From the actual data, it can be seen that if a inner join b is performed first, many invalid data can be filtered out, and then the final result can be obtained by joining with c.
However, if a left join c is performed first, it will still retain no less than the total number of records in table a, and then join with b, which overall scans more data than performing a inner join b first.

Therefore, can such an optimization be made: for a inner join b left join c, in the case of multiple inner joins and outer joins, if it can be determined that the result set of a inner join b is not higher than a, then the inner join should be performed first to filter more data earlier and reduce data scanning?

translator_bot · June 20, 2024, 3:46pm

| username: yytest | Original post link

If it can be determined that the result set of a INNER JOIN b will not exceed the total number of records in table a, then performing this join first can indeed effectively reduce the data volume, especially when the associated field in table b is the primary key. This optimization can reduce the data volume for the subsequent LEFT JOIN c operation, thereby improving the overall query efficiency.

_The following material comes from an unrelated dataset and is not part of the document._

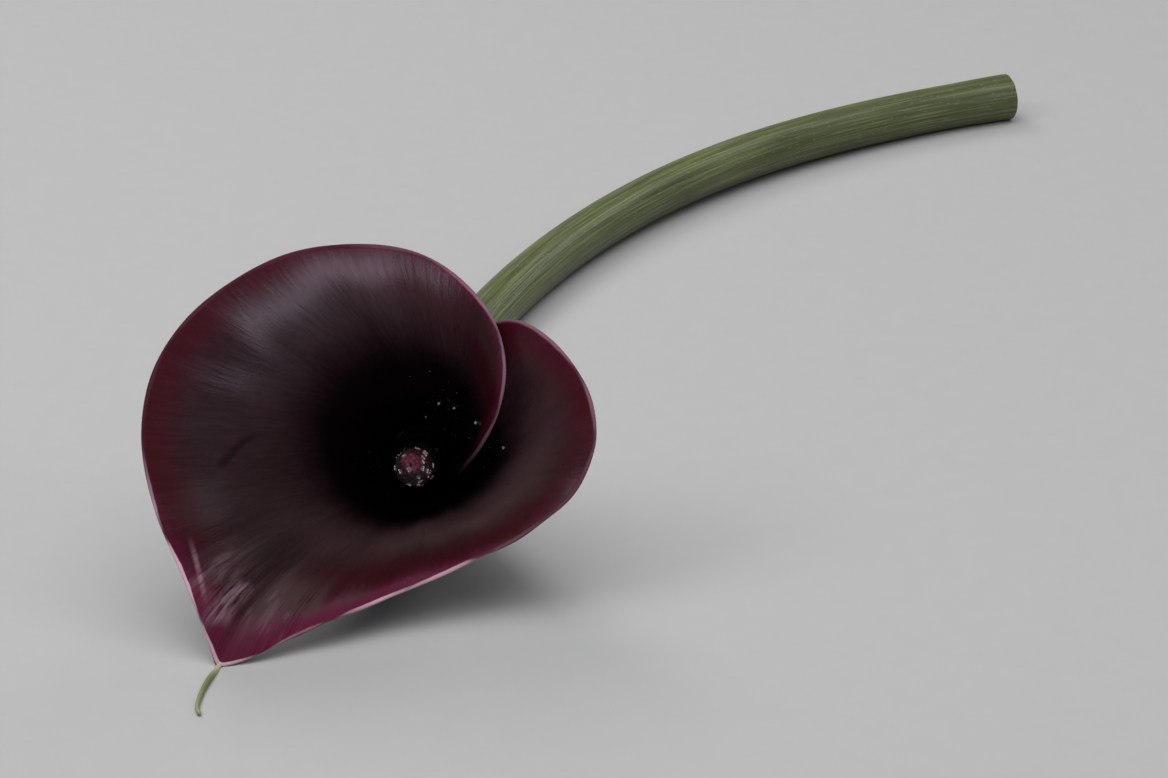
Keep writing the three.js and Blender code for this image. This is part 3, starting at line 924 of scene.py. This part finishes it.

translator_bot · June 20, 2024, 3:46pm

| username: FutureDB | Original post link

If you can reduce the data volume as early as possible before joining other tables, it is generally advisable to reduce the table data volume before joining.

translator_bot · June 20, 2024, 3:46pm

| username: Raymond | Original post link

Why is the test result obtained here that a and b join first, and then join with c in version 6.5.3?

translator_bot · June 20, 2024, 3:46pm

| username: 人如其名 | Original post link

The statistics collected immediately after creating the table are inaccurate and have been doubled by the system. Please re-collect the statistics.